Complications and Pitfalls
While arthroscopic management of OLTs is highly successful, complications can occur and must be meticulously avoided:
- Neurological Injury: The most common complication of ankle arthroscopy is injury to the superficial peroneal nerve (SPN) or saphenous nerve during portal placement. Blunt dissection and the use of transillumination are mandatory.
- Iatrogenic Cartilage Damage: Scuffing of the tibial plafond or talar dome can occur during instrument insertion, particularly in tight joints. Adequate non-invasive distraction is essential.
- Incomplete Debridement: Failure to remove the sclerotic subchondral base will result in inadequate marrow stimulation, leading to non-healing of the defect and persistent pain.

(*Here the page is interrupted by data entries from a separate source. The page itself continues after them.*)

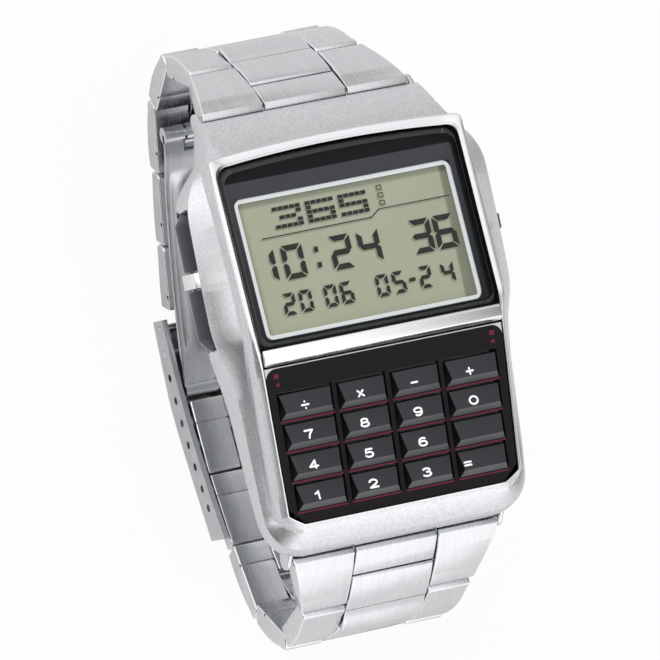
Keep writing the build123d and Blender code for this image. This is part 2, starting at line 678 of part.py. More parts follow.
def build_link(name, pins, index, out):
    """One bracelet link: two edge pieces, a centre piece and a tongue for the next link."""
    start, end = pins[index], pins[index + 1]
    plane = link_plane(start, end)
    length = math.hypot(end[0] - start[0], end[1] - start[1])
    here = math.atan2(end[1] - start[1], end[0] - start[0])
    first, last = index == 0, index == len(pins) - 2
    wide, narrow = pin_half_widths[index], pin_half_widths[index + 1]
    h = link_half_thick
    stop = length - h - link_gap - (last_edge_cut if last and out > 0 else 0)
    open_x = tongue_long + link_gap
    with BuildPart() as link:
        with BuildSketch(plane):
            Circle(h)
            with Locations((stop / 2, 0)):
                Rectangle(stop, h * 2)
            if first:
                with BuildLine():
                    Polyline((0, 0), (0, out * end_link_rise), (end_link_flat, out * end_link_rise),
                             (end_link_flat + end_link_run, out * h), (end_link_flat + end_link_run, 0),
                             close=True)
                make_face()
        extrude(amount=wide, both=True)
        with BuildSketch(plan_of(plane)):
            with BuildLine():
                Polyline((-h * 2, -wide), (0, -wide), (length, -narrow), (length, narrow), (0, wide),
                         (-h * 2, wide), close=True)
            make_face()
        extrude(amount=h * 3, both=True, mode=Mode.INTERSECT)
        if not first:
            with BuildSketch(plane):
                with Locations(((open_x - h * 2) / 2, 0)):
                    Rectangle(open_x + h * 2, h * 4)
            extrude(amount=centre_half + slot_gap, both=True, mode=Mode.SUBTRACT)
            with BuildSketch(plane):
                Circle(pin_radius)
            extrude(amount=wide - slot_gap, both=True)
        # lines that part the edge pieces from the centre piece
        for side in (1, -1):
            for face in (1, -1):
                level = end_link_rise if first and face == out else h
                with BuildSketch(plane.offset(side * (centre_half + slot_gap / 2) - groove_wide / 2)):
                    with Locations(((stop - h * 2) / 2, face * level)):
                        Rectangle(stop + h * 4, groove_deep * 2)
                extrude(amount=groove_wide, mode=Mode.SUBTRACT)
        if first:
            with BuildSketch(plane):
                with Locations((open_x, out * end_link_rise)):
                    Rectangle(link_gap, groove_deep * 2 + end_link_rise - h)
            extrude(amount=centre_half + slot_gap, both=True, mode=Mode.SUBTRACT)
            with BuildSketch(plane):
                Circle(lug_bar_radius + lug_fit)
            extrude(amount=wide * 2, both=True, mode=Mode.SUBTRACT)
        # tongue
        with BuildSketch(plane):
            with Locations(((stop - h + length) / 2, 0)):
                Rectangle(length - stop + h, h * 2)
            with Locations((length, 0)):
                Circle(h)
        extrude(amount=centre_half, both=True)
        if not last:
            beyond = pins[index + 2]
            there = math.atan2(beyond[1] - end[1], beyond[0] - end[0])
            turn = (there - here + math.pi) % (2 * math.pi) - math.pi
            aim = here + turn / 2
            tip = (end[0] + math.cos(aim) * (tongue_long - h), end[1] + math.sin(aim) * (tongue_long - h))
            tongue_plane = link_plane(end, tip)
            with BuildSketch(tongue_plane):
                with Locations(((tongue_long - h) / 2, 0)):
                    Rectangle(tongue_long - h, h * 2)
                with Locations((tongue_long - h, 0)):
                    Circle(h)
            extrude(amount=centre_half, both=True)
        bore = (bar_radius if last and out > 0 else pin_radius) + pin_fit
        with BuildSketch(pin_plane(end)):
            Circle(bore)
        extrude(amount=centre_half * 2, both=True, mode=Mode.SUBTRACT)
    link.part.label = name
    export_step(link.part, "parts/" + name + ".step")


for i in range(len(upper_pins) - 1):
    build_link("upper_link_" + str(i + 1), upper_pins, i, 1)
    build_link("lower_link_" + str(i + 1), lower_pins, i, -1)

# clasp cover: outer sheet with two side walls and a row of adjusting holes
with BuildPart() as clasp_cover:
    with BuildSketch(side_plane):
        with BuildLine():
            Line(cover_floor[0], cover_floor[1])
            Spline(*cover_floor[1:])
            Line(cover_floor[-1], cover_rim[-1])
            Spline(*reversed(cover_rim))
            Line(cover_rim[0], cover_floor[0])
        make_face()
    extrude(amount=cover_outer_half, both=True)
    with BuildSketch(side_plane):
        lifted = [(y, z + cover_sheet) for y, z in cover_floor]
        raised = [(y, z + cover_sheet * 4) for y, z in cover_rim]
        first_y, last_y = cover_sheet * 2, -cover_sheet * 2
        with BuildLine():
            Polyline((lifted[0][0] + first_y, lifted[0][1]), *lifted, (lifted[-1][0] + last_y, lifted[-1][1]),
                     (raised[-1][0] + last_y, raised[-1][1]), *reversed(raised),
                     (raised[0][0] + first_y, raised[0][1]), close=True)
        make_face()
    extrude(amount=cover_inner_half, both=True, mode=Mode.SUBTRACT)
    box_between(-cover_notch_half, cover_notch_half, cover_notch_y, cover_end_y,
                under_cover_z, cover_rim[-1][1], mode=Mode.SUBTRACT)
    box_between(-cover_inner_half, cover_inner_half, cover_ear_y, cover_end_y,
                under_cover_z, cover_rim[-1][1], mode=Mode.SUBTRACT)
    for index, hole in enumerate(adjust_holes):
        with BuildSketch(pin_plane(hole)):
            Circle(adjust_radius)
        extrude(amount=cover_outer_half * 2, both=True, mode=Mode.SUBTRACT)
clasp_cover.part.label = "clasp_cover"

with BuildPart() as clasp_bars:
    for pin in (upper_pins[-1], cover_pin):
        with BuildSketch(pin_plane(pin)):
            Circle(bar_radius)
        extrude(amount=cover_inner_half - slot_gap, both=True)
        with BuildSketch(pin_plane(pin)):
            Circle(bar_tip_radius)
        extrude(amount=cover_outer_half, both=True)
clasp_bars.part.label = "clasp_bars"


def leaf_profile(path):
    """Bent sheet along a path with a knuckle at each end, as one side-view face."""
    with BuildSketch(side_plane, mode=Mode.PRIVATE) as face:
        for a, b in zip(path, path[1:]):
            plane = link_plane(a, b)
            run = math.hypot(b[0] - a[0], b[1] - a[1])
            angle = math.degrees(math.atan2(b[1] - a[1], b[0] - a[0]))
            with Locations(Location(((a[0] + b[0]) / 2, (a[1] + b[1]) / 2, 0), angle)):
                Rectangle(run, leaf_thick)
        with Locations(*path[1:-1]):
            Circle(leaf_thick / 2)
        with Locations(path[0], path[-1]):
            Circle(knuckle_radius)
    return face.sketch


with BuildPart() as leaf_middle:
    extrude(leaf_profile(middle_path), amount=middle_half, both=True)
    for pin in (middle_path[0], middle_path[-1]):
        with BuildSketch(pin_plane(pin)):
            Circle(bar_radius + bar_fit)
        extrude(amount=middle_half * 2, both=True, mode=Mode.SUBTRACT)
leaf_middle.part.label = "leaf_middle"

with BuildPart() as leaf_inner:
    extrude(leaf_profile(inner_path), amount=inner_half, both=True)
    # fork at the fold and at the last link
    for pin, half in ((inner_path[0], inner_fork_half), (inner_path[-1], inner_foot_fork_half)):
        with BuildSketch(pin_plane(pin)):
            Circle(fork_cut)
        extrude(amount=half, both=True, mode=Mode.SUBTRACT)
        with BuildSketch(pin_plane(pin)):
            Circle(bar_radius)
        extrude(amount=inner_half * 2, both=True, mode=Mode.SUBTRACT)
leaf_inner.part.label = "leaf_inner"

with BuildPart() as leaf_pins:
    for pin in (inner_path[0], inner_path[-1]):
        with BuildSketch(pin_plane(pin)):
            Circle(bar_radius)
        extrude(amount=leaf_pin_half, both=True)
leaf_pins.part.label = "leaf_pins"

os.makedirs("parts", exist_ok=True)
export_step(case.part, "parts/case.step")
export_step(crystal.part, "parts/crystal.step")
export_step(glass_mask.part, "parts/glass_mask.step")
export_step(lcd_frame.part, "parts/lcd_frame.step")
export_step(lcd_panel.part, "parts/lcd_panel.step")
export_step(backlight_panel.part, "parts/backlight_panel.step")
export_step(lcd_connectors.part, "parts/lcd_connectors.step")
export_step(display_board.part, "parts/display_board.step")
export_step(centre_bar.part, "parts/centre_bar.step")
export_step(keypad_panel.part, "parts/keypad_panel.step")
export_step(keypad_membrane.part, "parts/keypad_membrane.step")
export_step(keypad_board.part, "parts/keypad_board.step")
export_step(control_chip.part, "parts/control_chip.step")
export_step(module_housing.part, "parts/module_housing.step")
export_step(battery.part, "parts/battery.step")
export_step(battery_clip.part, "parts/battery_clip.step")
export_step(buzzer_disc.part, "parts/buzzer_disc.step")
export_step(case_back.part, "parts/case_back.step")
export_step(case_gasket.part, "parts/case_gasket.step")
export_step(case_back_screws.part, "parts/case_back_screws.step")
export_step(button_spacers.part, "parts/button_spacers.step")
export_step(lug_spring_bars.part, "parts/lug_spring_bars.step")
export_step(clasp_cover.part, "parts/clasp_cover.step")
export_step(clasp_bars.part, "parts/clasp_bars.step")
export_step(leaf_middle.part, "parts/leaf_middle.step")
export_step(leaf_inner.part, "parts/leaf_inner.step")
export_step(leaf_pins.part, "parts/leaf_pins.step")
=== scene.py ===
import math

import bpy
import numpy as np
from mathutils import Matrix, Vector


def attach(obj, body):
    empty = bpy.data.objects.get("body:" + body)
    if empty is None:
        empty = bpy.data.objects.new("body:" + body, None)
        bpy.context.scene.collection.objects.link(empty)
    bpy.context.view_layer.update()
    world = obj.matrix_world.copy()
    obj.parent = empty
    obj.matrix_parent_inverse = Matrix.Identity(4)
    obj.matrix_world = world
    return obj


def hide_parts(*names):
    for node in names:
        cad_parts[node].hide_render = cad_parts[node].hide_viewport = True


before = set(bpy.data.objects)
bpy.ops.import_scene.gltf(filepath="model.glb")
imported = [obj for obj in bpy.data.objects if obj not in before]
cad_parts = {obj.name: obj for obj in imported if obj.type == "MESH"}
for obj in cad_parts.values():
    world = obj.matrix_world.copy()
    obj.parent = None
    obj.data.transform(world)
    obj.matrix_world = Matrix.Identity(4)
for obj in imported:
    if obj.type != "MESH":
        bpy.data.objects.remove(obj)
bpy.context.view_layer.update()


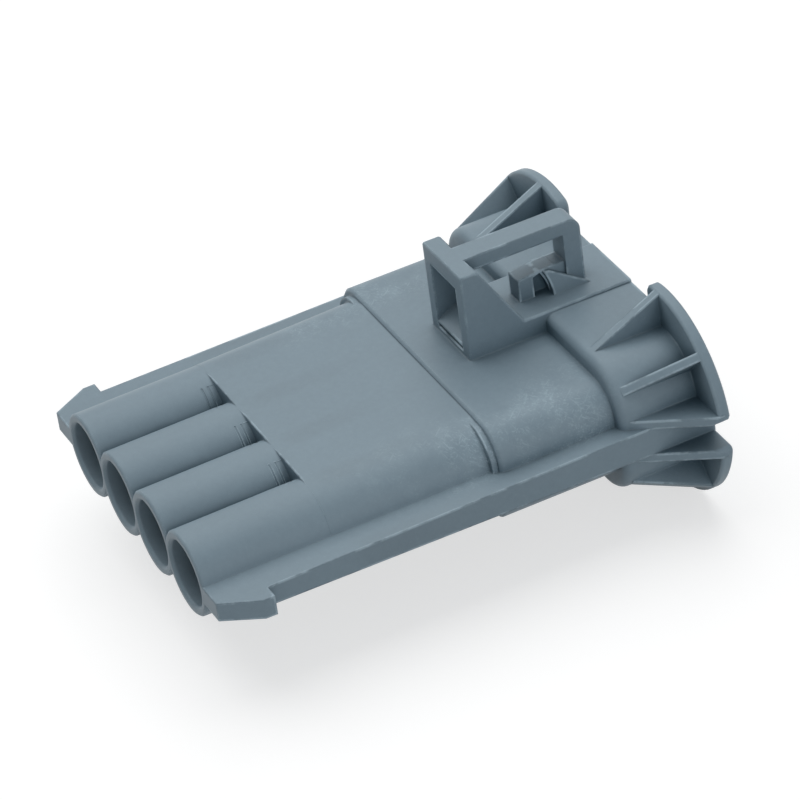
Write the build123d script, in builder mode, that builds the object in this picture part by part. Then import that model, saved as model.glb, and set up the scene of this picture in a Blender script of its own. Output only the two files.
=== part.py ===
# Sealed four-way connector housing with its contacts, wire seals and contact lock
#
# Frame: the origin is the centre of the wire face, on the web between the two middle tubes.
# X runs across the row of tubes, +Y runs from the wire end to the mating end, +Z is the latch side.

from build123d import *
import math
import os

# Contact row
ways = 4
pitch = 7.5
row_x = [(i - (ways - 1) / 2) * pitch for i in range(ways)]
outer_x = row_x[-1]

# Stations along Y, measured from the wire face
valley_end = 13.2
middle_start = 30.4
rear_start = 42.6
length = 52.0

# Wire tubes and the front of the body
bore_radius = 3.3
tube_wall = 0.95
mouth_chamfer = 0.25
tube_growth = 0.15
tube_radius = bore_radius + tube_wall
valley_radius = tube_radius + tube_growth
rim_chamfer = 0.2
valley_step = 0.8
valley_lip = 0.55
valley_flat = 0.05
front_half_width = 15.8
front_half_height = 4.9
front_corner = 4.5
collar_length = 0.6
collar_half_width = 16.2
collar_half_height = 4.8
collar_corner = 3.6
collar_lap = 0.3

# Middle and rear of the body
middle_half_width = 16.6
middle_half_height = 5.3
middle_corner = 3.4
rear_half_width = 17.9
rear_half_height = 7.15
rear_corner = 4.8
shoulder_round = 0.9
step_chamfer = 0.25

# Side rails and their front lugs
rail_half_width = 18.9
rail_front_half = 1.0
rail_rear_half = 1.6
lug_front_half_width = 18.3
lug_half_width = 20.45
lug_ramp = 3.8
lug_length = 5.0
lug_round = 0.35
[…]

- Malleolar Fracture: When performing transmalleolar drilling, multiple passes through the malleolus can create a stress riser. The technique of using a single malleolar hole while flexing/extending the ankle (Fig. 42-49) mitigates this risk.
Conclusion
The operative management of osteochondral lesions of the talus demands a rigorous, evidence-based approach. Arthroscopic debridement and bone marrow stimulation provide excellent clinical outcomes for appropriately selected lesions. Mastery of portal anatomy, precise execution of transmalleolar or retrograde drilling techniques, and the concurrent management of lateral ankle instability are the cornerstones of successful surgical intervention. Through meticulous technique and structured rehabilitation, orthopedic surgeons can reliably restore joint function and facilitate a return to high-level athletic activity.